The Hoosier lottery joined Cash4Life on September 19, 2016. (The game also is available in Florida, Georgia, Maryland, New Jersey, New York, Pennsylvania, Tennessee, and Virginia.)

Players choose 5 of 60 numbers in one field, and 1 of 4 green "Cash Ball" numbers in the second field. Live drawings are held on Monday and Thursday evenings at 9pm Eastern Time on Livestream. The top prize (win or share) $1,000-per-day-for-life. Second prize is $1,000-per-week-for-life.

====Mega Millions====

On October 13, 2009, the Mega Millions consortium and MUSL reached an agreement in principle to cross-sell Mega Millions and Powerball in U.S. lottery jurisdictions.

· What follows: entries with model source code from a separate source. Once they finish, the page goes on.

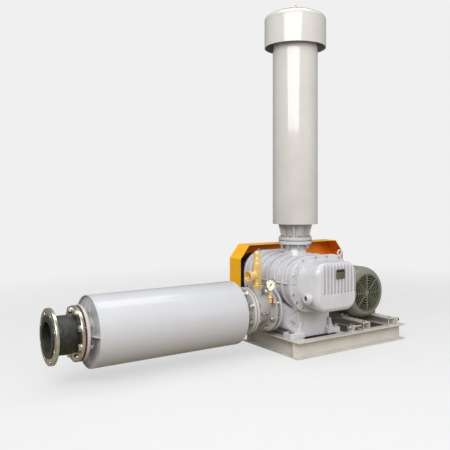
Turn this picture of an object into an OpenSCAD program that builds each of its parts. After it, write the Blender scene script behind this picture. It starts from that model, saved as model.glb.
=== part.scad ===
// Rotary lobe air blower package with intake silencer, belt drive and discharge silencer.
// X runs from the discharge side (minus) to the motor side (plus), Y from the gear cover
// (minus) to the belt guard (plus), Z up. The origin is the centre of the base on the floor.

/* [Base frame] */
// Length of the base frame
base_l = 920; // [860:10:1000]
// Width of the base frame over the flange tips
base_w = 560; // [540:10:600]
// Height of the base channels
channel_h = 100; // [90:5:120]
// Flange width of the base channels
channel_w = 50; // [45:1:60]
// Web thickness of the base channels
channel_web = 5; // [4:0.5:7]
// Flange thickness of the base channels
channel_flange = 8; // [6:0.5:10]
// Distance between the anchor holes along the base
anchor_pitch_x = 800; // [700:10:840]
// Diameter of the anchor holes
anchor_d = 18; // [14:1:22]

/* [Pedestal] */
// Height of the pedestal
pedestal_h = 158; // [152:1:170]
// Width of the pedestal box
pedestal_w = 248; // [236:2:256]
// Depth of the pedestal box
pedestal_d = 360; // [340:5:370]
// Wall of the pedestal casting
pedestal_wall = 14; // [10:1:18]
// How far the pedestal box reaches down between the base channels
pedestal_sink = 4; // [2:1:20]
// Thickness of the pedestal feet
foot_t = 34; // [24:1:40]
// Distance between the foot bolts across the pedestal
foot_pitch_x = 364; // [356:2:370]
// Distance between the foot bolts along the pedestal
foot_pitch_y = 364; // [350:2:380]
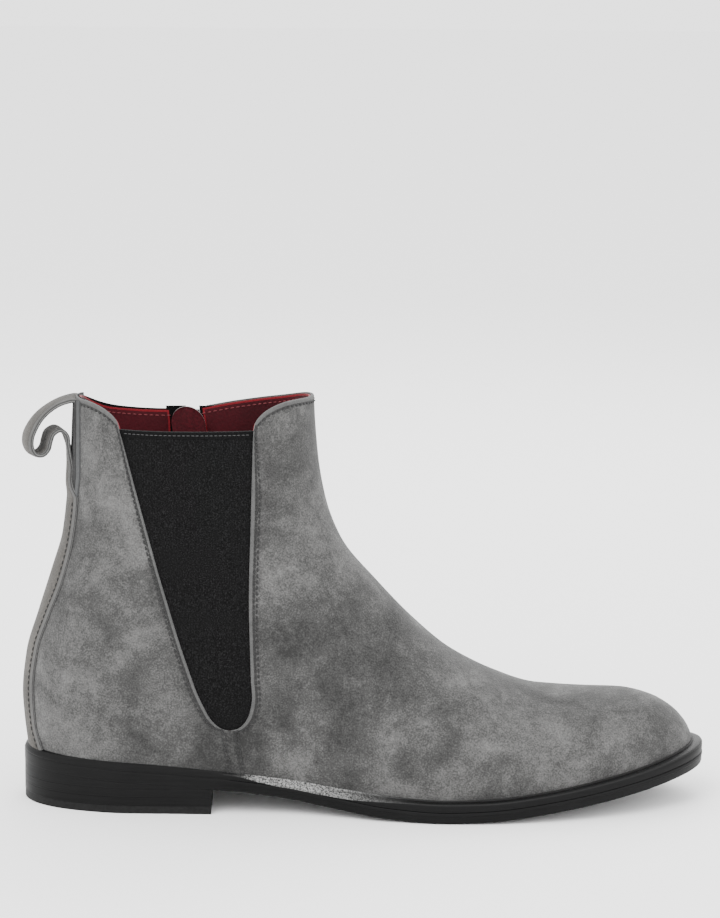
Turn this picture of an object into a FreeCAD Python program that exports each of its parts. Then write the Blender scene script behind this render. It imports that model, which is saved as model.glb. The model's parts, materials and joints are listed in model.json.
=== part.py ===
import FreeCAD, Part
import math
import os

from FreeCAD import Placement, Rotation, Vector

# A right ankle boot in millimetres: +X to the toe, +Y to the inner (medial) side, +Z up.
# While it is drawn, X starts at the back of the heel; origin_x then moves the origin under the boot's middle.

doc = FreeCAD.newDocument("ChelseaBoot")
sheet = doc.addObject("Spreadsheet::Sheet", "Dims")
driving = {
    "origin_x": 151.0,           # from the back of the heel to the origin
    "toe_end": 300.2,            # the upper's front end at the welt
    "suede_thick": 1.6,
    "lining_thick": 1.0,
    "stiffener_thick": 0.7,
    "strip_thick": 1.4,
    "tape_thick": 0.6,
    "outsole_thick": 5.2,
    "welt_margin": 5.0,          # how far the welt stands out at the ball
    "insole_thick": 2.2,
    "sock_thick": 1.6,
    "breast_x": 84.0,            # front face of the heel
    "heel_width": 71.0,
    "top_piece_thick": 3.6,
    "lift_thick": 3.85,
    "gore_top": 171.0,           # height of the elastic's top edge
    "loop_width": 18.0,
    "loop_thick": 2.0,
    "shank_width": 14.0,
    "shank_thick": 1.2,
    "nail_radius": 0.9,
    "zip_top_x": 73.5,
    "zip_top_z": 172.0,
    "zip_end_x": 90.0,
    "zip_end_z": 44.0,
    "zip_wall": 35.5,            # the inner wall's distance from the centre plane, along the zip
    "zip_half_gap": 4.6,         # half of the slot in the suede
    "tape_width": 12.0,
    "tooth_pitch": 2.4,
    "post_way": 0.9,             # half of the channel that the slider's post runs in
    "slider_long": 11.0,
    "slider_wide": 8.0,
    "slider_start": 10.0,        # slider centre below the zip's top end, closed
    "puller_long": 22.0,
    "puller_wide": 6.4,
}
for line, (alias, value) in enumerate(driving.items(), 1):
    sheet.set(f"A{line}", alias)
    sheet.set(f"B{line}", str(value))
    sheet.setAlias(f"B{line}", alias)
doc.recompute()


def size(alias):
    return float(sheet.get(alias))


shift = Vector(-size("origin_x"), 0, 0)
subparts = []
level = Rotation()


# ---------------------------------------------------------------- curves of the last

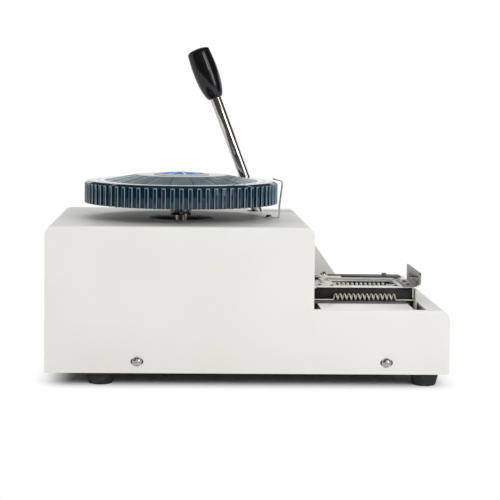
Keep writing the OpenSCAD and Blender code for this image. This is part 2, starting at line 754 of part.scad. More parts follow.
// Outline of the grip: a barrel that is widest above its middle, under a shallow dome
function grip_radius(t) = (grip_d[0] + (grip_d[1] - grip_d[0]) * sin(130 * pow(t, 0.7))) / 2;
function grip_outline() =
    let (z0 = lever_l - grip_l, z1 = lever_l - grip_dome)
    concat(
        [[0, z0], [grip_d[0] / 2 - 1, z0], [grip_d[0] / 2, z0 + 1]],
        [for (i = [1:12]) let (t = i / 12) [grip_radius(t), z0 + 1 + (z1 - z0 - 1) * t]],
        [for (i = [1:5]) let (a = 18 * i) [grip_radius(1) * cos(a), z1 + grip_dome * sin(a)]]);

module lever_hub() color([0.35, 0.36, 0.38]) raised() difference() {
    union() {
        rod_along_y(hub_r, lever_y - 9, lever_y + 9, pivot_x, pivot_z);
        at_lever() translate([0, 0, 8]) cylinder(r = 10, h = 16);
        at_lever() rotate([0, 180, 0]) translate([-5, -3, 10]) cube([10, 6, 20]);
    }
    rod_along_y(shaft_r, lever_y - 12, lever_y + 12, pivot_x, pivot_z);
    at_lever() translate([0, 0, shaft_r + 1]) cylinder(d = lever_d, h = 40);
    at_lever() rotate([0, 180, 0]) translate([0, -5, 25]) rotate([-90, 0, 0]) cylinder(r = 1.6, h = 10);
}

module lever_shaft() color([0.70, 0.71, 0.72]) raised()
    rod_along_y(shaft_r, shaft_y[0], shaft_y[1], pivot_x, pivot_z);

// The cam's radius grows evenly with its angle, so that the push rod rises evenly with the pull
function cam_point(a) = (cam_r + stroke * a / pull) * [cos(90 + a), sin(90 + a)];

module lever_cam() color([0.60, 0.61, 0.63]) raised() difference() {
    along_y(cam_y[0], cam_y[1]) translate([pivot_x, pivot_z]) polygon(concat(
        [for (a = [0:5:pull]) cam_point(a)],
        [[-cam_r * 0.6, -cam_r * 0.6], [0, -cam_r * 0.7], [cam_r * 0.6, 0]]));
    rod_along_y(shaft_r, cam_y[0] - 1, cam_y[1] + 1, pivot_x, pivot_z);
}

module lever_spring() color([0.7, 0.7, 0.7]) raised()
    translate([tail_x + 6, lever_y, tail_z - 1]) rotate([0, 4, 0])
    coil([12, 68], 4, 1.4, [0.6, lever_anchor[0] - 4.6 - tail_x - 6], 14);

// Ram and rocker

module push_rod() color([0.65, 0.66, 0.68]) raised() translate([pivot_x, (cam_y[0] + cam_y[1]) / 2, 0])
    translate([0, 0, pivot_z + cam_r + gap]) cylinder(r = 4, h = push_rod_top - pivot_z - cam_r - gap);

module rocker() color([0.42, 0.43, 0.45]) raised() {
    rod_along_y(5, turret_y - 6, cam_y[1] + 2, rocker_x, rocker_z);
    along_y(turret_y - 6, turret_y + 6) rocker_arm(punch_x, rocker_z + 1);
    along_y(cam_y[0], cam_y[1] + 2) rocker_arm(pivot_x, rocker_z - 1);
}

// Arm from the rocker's shaft to a rounded nose at x, z
module rocker_arm(x, z) {
    translate([rocker_x, rocker_z]) circle(8);
    translate([x, z]) circle(rocker_nose_r);
    polygon([[rocker_x, rocker_z - 4], [x, z - rocker_nose_r + 0.4], [x, z + rocker_nose_r - 0.4],
        [rocker_x, rocker_z + 8]]);
}

module ram() color([0.68, 0.69, 0.71]) raised() translate([punch_x, turret_y, 0]) {
    ram_z = punch_top + stroke + gap;
    translate([0, 0, ram_z]) cylinder(r = ram_r, h = ram_head_z - ram_z + eps);
    translate([0, 0, ram_head_z]) cylinder(r = 10, h = rocker_z + 1 - rocker_nose_r - gap - ram_head_z);
}

module ram_spring() color([0.7, 0.7, 0.7]) raised()
    translate([punch_x, turret_y, deck_plate_z[1]]) rotate([0, -90, 0])
        wire(helix_points([0.7, 6.3], 8.6, 3), helix_outs(3), 0.5);

// Moving part of the carriage

module carriage_plate() color([0.86, 0.86, 0.83]) raised() difference() {
    union() {
        box(carriage_x, carriage_y, carriage_z);
        box([carriage_x[0], carriage_x[0] + 2], [-69, -61.5], [spring_z - 5.4, carriage_z[0] + eps]);
        box([carriage_x[0], carriage_x[0] + 10], [-69, -61], carriage_z);
        translate([pawl_pivot[0], pawl_pivot[1], carriage_z[0]]) cylinder(r = 2 - fit, h = 5.5);
    }
    linear_extrude_at([carriage_z[0] - 1, carriage_z[1] + 1]) polygon(window);
    for (p = concat([for (y = end_screw_y) [end_screw_x, y]], plate_screw_at))
        translate([p[0], p[1], carriage_z[0] - 1]) cylinder(r = small_hole_r, h = 4);
    rod_along_x(1, carriage_x[0] - 1, carriage_x[0] + 3, spring_y, spring_z - spring_mean_r);
}

module runners() color([0.20, 0.20, 0.21]) raised() {
    for (y = rod_y) difference() {
        box([122.5, 168], [y - 6, y + 6], [bed_z[1] + 1.5, carriage_z[0]]);
        rod_along_x(rod_r + fit, 120, 170, y, rod_z);
    }
}

module line_rack() color([0.88, 0.88, 0.87]) raised() difference() {
    along_y(rack_y[0], rack_y[1]) difference() {
        union() {
            translate([rack_x[0] + 0.3, rack_low]) square([rack_x[1] - rack_x[0], rack_top - rack_low]);
            translate([rack_x[0] - 8, rack_low])
                square([rack_x[1] - rack_x[0] + 20, carriage_z[0] - rack_low]);
        }
        for (i = [0:lines - 1])
            translate([first_notch_x - 1.2 + i * line_pitch, rack_top - 3.4]) square([2.4, 10]);
    }
}

module line_latch() color([0.40, 0.41, 0.42]) raised() {
    along_x(first_notch_x - 0.9, first_notch_x + 0.9) polygon([
        [-28, 82.4], [-23, 82.4], [-22, 96], [-24, 97.6], [rack_y[1] + gap, 97.6], [rack_y[1] + gap, 96],
        [-28.4, 94.5]]);
    rod_along_x(1.5 - fit, first_notch_x - 3.4, first_notch_x + 3.4, latch_pivot[0], latch_pivot[1]);
}

module end_plate() color([0.62, 0.62, 0.61]) raised() difference() {
    union() {
        along_x(carriage_x[1] - 1, carriage_x[1] + 1) polygon([
            [-7, carriage_z[1]], [-7, 116.3], [-92, 116.3], [-94, 114.3], [-94, 104.3], [-68, 98.6],
            [-60, carriage_z[1]]]);
        box([174, carriage_x[1]], [-70, -12], [carriage_z[1], carriage_z[1] + 1]);
    }
    for (y = end_screw_y) translate([end_screw_x, y, carriage_z[0]]) cylinder(r = small_hole_r, h = 9);
    along_x(carriage_x[1] - 2, carriage_x[1] - 1 + mark_d)
        polygon([[-33, 104.6], [-80, 110.2], [-80, 111.8], [-33, 106.2]]);
}

module end_plate_screws() color([0.75, 0.75, 0.73]) raised() {
    for (y = end_screw_y) translate([end_screw_x, y, carriage_z[1] + 1]) cross_screw(3.4, 1.5, 1.5, 3);
    for (p = plate_screw_at) translate([p[0], p[1], carriage_z[1]]) cross_screw(2.5, 1.3, 1.5, 2);
}

// Cross slide that carries the tag

module slide_gibs() color([0.84, 0.83, 0.80]) raised() {
    for (x = [[slide_x[0] - 3.7, slide_x[0] - gap], [slide_x[1] + gap, slide_x[1] + 1.8]])
        box(x, [-20, carriage_y[1]], [carriage_z[1], slide_z[1] - 0.6]);
}

module letter_pawl() color([0.30, 0.30, 0.31]) raised() {
    thick = [carriage_z[1] + 0.2, carriage_z[1] + 2.4];
    difference() {
        union() {
            linear_extrude_at(thick) polygon([
                [pawl_pivot[0] - 4, pawl_pivot[1]], [pawl_pivot[0] + 4.5, pawl_pivot[1]],
                [letter_rack_x[0] - 2.2, -9], [letter_rack_x[0] - 1.7, -10.6],
                [letter_rack_x[0] - gap, -12], [letter_rack_x[0] - 4, -11]]);
            translate([pawl_pivot[0], pawl_pivot[1], thick[0]]) cylinder(r = 5, h = thick[1] - thick[0]);
        }
        translate([pawl_pivot[0], pawl_pivot[1], carriage_z[0]]) cylinder(r = 2, h = 9);
    }
}

module letter_slide() color([0.84, 0.83, 0.80]) raised() box(slide_x, slide_y, slide_z);

module clamp_bar() color([0.20, 0.19, 0.18]) raised() difference() {
    box([97, 181.7], [0, 20], [slide_z[1], slide_z[1] + clamp_bar_t]);
    translate([clamp_screw_at[1][0], clamp_screw_at[1][1], slide_z[1] - 1])
        cylinder(r = small_hole_r, h = 4);
}

module clamp_screws() color([0.75, 0.75, 0.73]) raised() {
    translate([clamp_screw_at[0][0], clamp_screw_at[0][1], jaw_z[1]]) cross_screw(4, 3.6, 1.5, 1.8);
    translate([clamp_screw_at[1][0], clamp_screw_at[1][1], slide_z[1] + clamp_bar_t])
        cross_screw(3.8, 2.4, 1.5, 1.1);
}

// Arm with a slit for the edge of the tag, over a strip of teeth for the letter pawl
module tag_jaw() color([0.70, 0.70, 0.69]) raised() difference() {
    union() {
        box([88, 112], jaw_y, [slide_z[1], jaw_z[0] + 0.3]);
        box([60.5, 96], jaw_y, jaw_z);
        box(letter_rack_x, [-36, 17], [slide_z[0], slide_z[1] + eps]);
        box([letter_rack_x[0] + 2.5, letter_rack_x[1]], jaw_y, [slide_z[0], jaw_z[0] + 0.1]);
    }
    box([60, 84], [jaw_y[0] - 1, jaw_y[1] + 1], [tag_z - 0.4, tag_z + 0.4]);
    linear_extrude_at([slide_z[0] - 1, slide_z[1] + 1]) for (k = [-8:8])
        translate([letter_rack_x[0], -12 + k * letter_pitch]) polygon([[-1, -2], [-1, 2], [1.6, 0]]);
    translate([clamp_screw_at[0][0], clamp_screw_at[0][1], jaw_z[1] - 2]) cylinder(r = small_hole_r, h = 4);
}

housing();
base_plate();
feet();
foot_screws();
case_screws();
case_nuts();
turret_frame();
spindle_bushes();
press_frame();
anvil();
lever_bracket();
lever_bushes();
frame_bolts();
bed_plate();
spring_tray();
apron_bar();
guide_rods();
rod_blocks();
spring_bracket();
spring_guide_screw();
carriage_spring();
pointer();
pointer_screw();
spring_posts();
detent_spring();
ram_spring();
lever_spring();
dial();
dial_label();
dial_nut();
dial_collar();
spindle();
punch_wheel();
punches();
die_wheel();
dies();
index_wheel();
wheel_spacers();
wheel_nut();
lever_rod();
lever_grip();
lever_hub();
lever_shaft();
lever_cam();
push_rod();
rocker();
ram();
detent_arm();
line_latch();
carriage_plate();
runners();
line_rack();
end_plate();
end_plate_screws();
slide_gibs();
letter_pawl();
letter_slide();
clamp_bar();
clamp_screws();
tag_jaw();
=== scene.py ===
import json
import math

import bmesh
import bpy
from mathutils import Matrix, Vector

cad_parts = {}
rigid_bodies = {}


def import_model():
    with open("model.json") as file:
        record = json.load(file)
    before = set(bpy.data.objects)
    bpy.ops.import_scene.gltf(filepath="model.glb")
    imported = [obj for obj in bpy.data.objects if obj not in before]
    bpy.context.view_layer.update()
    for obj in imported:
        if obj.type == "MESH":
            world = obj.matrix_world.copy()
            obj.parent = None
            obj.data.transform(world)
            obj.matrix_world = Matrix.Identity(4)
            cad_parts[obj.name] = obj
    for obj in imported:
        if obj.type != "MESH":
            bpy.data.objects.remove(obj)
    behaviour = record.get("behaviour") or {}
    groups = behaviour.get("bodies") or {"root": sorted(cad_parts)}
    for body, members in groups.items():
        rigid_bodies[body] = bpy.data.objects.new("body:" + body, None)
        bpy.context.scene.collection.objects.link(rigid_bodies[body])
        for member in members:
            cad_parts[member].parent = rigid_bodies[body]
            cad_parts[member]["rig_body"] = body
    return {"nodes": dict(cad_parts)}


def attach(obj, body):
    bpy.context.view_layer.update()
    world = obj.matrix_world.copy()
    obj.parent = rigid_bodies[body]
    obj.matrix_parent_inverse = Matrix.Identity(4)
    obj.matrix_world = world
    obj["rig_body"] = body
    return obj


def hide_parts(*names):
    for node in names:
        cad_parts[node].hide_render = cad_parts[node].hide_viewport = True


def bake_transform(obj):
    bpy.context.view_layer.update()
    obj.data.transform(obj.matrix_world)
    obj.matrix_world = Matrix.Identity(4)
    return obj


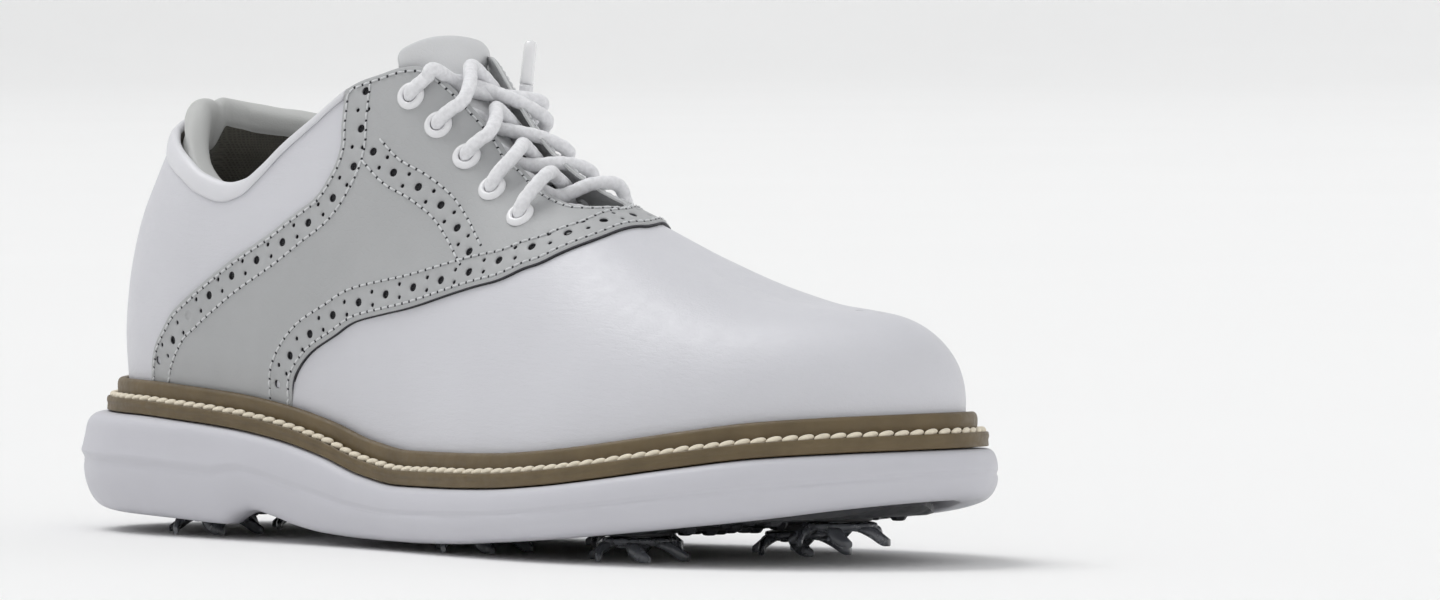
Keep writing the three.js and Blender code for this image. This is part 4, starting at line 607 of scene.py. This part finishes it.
# ------------------------------------------------------------------ lace, in one route from end to end
tongue_z = table([(r[0], r[1]) for r in TONGUE][::-1])
def at(e, d, to):
    _, sv, p, n = eyes[e]; t = np.array([0, -e[0], 0.0]); t = unit(t - n * (t @ n)); return p + n * d + t * to
def crossing(side, level, upper):
    a, b = (side, level), (-side, level - 1); x = (eyes[a][2][0] + eyes[b][2][0]) / 2; ea, eb_ = EYELETS[level][1] - 9, EYELETS[level - 1][1] - 9
    mid = np.array([x, float(ridge_y(x)), float(tongue_z(x)) + (8.2 if upper else 3.2)]); g = at(a, 3.6, ea + 3.6); q1 = mid + (g - mid) * .62 + [0, 0, .7]
    return [at(a, -1, 0), at(a, 1.6, .1), at(a, 2.9, 1.3), at(a, 3.8, 4.2), at(a, 4.1, ea + 2), q1, mid, at(b, -4.2, eb_ + 1.6), at(b, -4.4, 4.6), at(b, -3.9, 2.1), at(b, -3, .6)]
legA, legB, side = [], [], -1
for lv in (4, 3, 2, 1): legA += crossing(side, lv, side < 0); side = -side
eA = side; side = 1
for lv in (4, 3, 2, 1): legB += crossing(side, lv, side < 0); side = -side
def finish(s):
    e = (s, 0); return [at(e, -1, 0), at(e, 1.6, .1), at(e, 2.9, 1.3), at(e, 3.3, 4.2), at(e, 3.3, 6.6)] if s < 0 else [at(e, -1, 0), at(e, 2, 0), at(e, 4.6, .2)]
def between(d, to):
    (_, _, p, n), (_, _, q, m_) = eyes[1, 0], eyes[1, 1]; n = unit(n + m_); t = np.array([0, -1.0, 0]); t = unit(t - n * (t @ n)); return (p + q) / 2 + n * d + t * to
def tip_of(s):
    """the outer end lies across the tongue and down the other side, the inner end stands up at its grommet"""
    if s < 0: return [at((-1, 0), 3.6, 9.5), np.array([126.8, float(ridge_y(126)) - 1, float(tongue_z(126.8)) + 3.4]), between(5.2, 8), between(4.9, 2), between(4.7, -3)]
    e = eyes[1, 0]; return [e[2] + e[3] * 5.6 + [-.4, 0, 1.0], e[2] + e[3] * 6.2 + [-.9, 0, 2.8]]
R4, L4 = (1, 4), (-1, 4)
bar = [at(R4, -3, .6), at(R4, -3.9, 2.1), at(R4, -4.2, 6), np.array([164.5, float(ridge_y(164)), float(tongue_z(164.5)) + 3.2]), at(L4, -4.2, 6), at(L4, -3.9, 2.1), at(L4, -3, .6)]
LP = np.array(tip_of(side)[::-1] + finish(side)[::-1] + legB[::-1] + bar + legA + finish(eA) + tip_of(eA))
LQ = even(spline(LP, 3600), 0.42)
T, U, B = frames(LQ); a = np.arange(18) / 18 * 2 * np.pi; sl = np.arange(len(LQ)) * 0.42
rr = 1.80 + 0.075 * np.maximum(np.sin(3 * a[None] + sl[:, None] * 2.1), np.sin(3 * a[None] - sl[:, None] * 2.1))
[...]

On January 31, 2010, the Hoosier Lottery began selling Mega Millions tickets.

====Powerball====

Since 1990, the Hoosier Lottery has been a MUSL member. Powerball began in 1992. Powerball's jackpots currently start at $20 million; it is drawn Monday, Wednesday and Saturday nights.

==Retired games==

=== Lucky 5 ===
Lucky 5 was replaced by Cash 5 on November 3, 2012.

=== Mix & Match ===
Mix & Match was drawn on Tuesday and Friday evenings. For each Mix & Match ticket, players received three lines of five numbers each; one play cost $2. Five numbers from 1-50 were drawn. There were multiple ways of winning. Players could have matched the 5 numbers across a three line set to win up to $5,000; or matched all five numbers on a single line to win $200,000. The game was retired on August 22, 2014.

=== Poker Lotto ===
With a cost of $2 per play, Poker Lotto is a combination of both instant and draw games. All picks are computer generated "quick picks", as the first half of the game is won by the player being "dealt" a winning poker hand on their ticket. (Pair of Jacks or better, grand prize $5,000). Regardless of a win or loss on the instant game, the player's ticket is eligible for the nightly draw, where the player's cards must match at least 2 of the drawn cards in order to win. (Grand prize $250,000). Poker Lotto began selling tickets on August 25, 2013. The game's end date is unknown.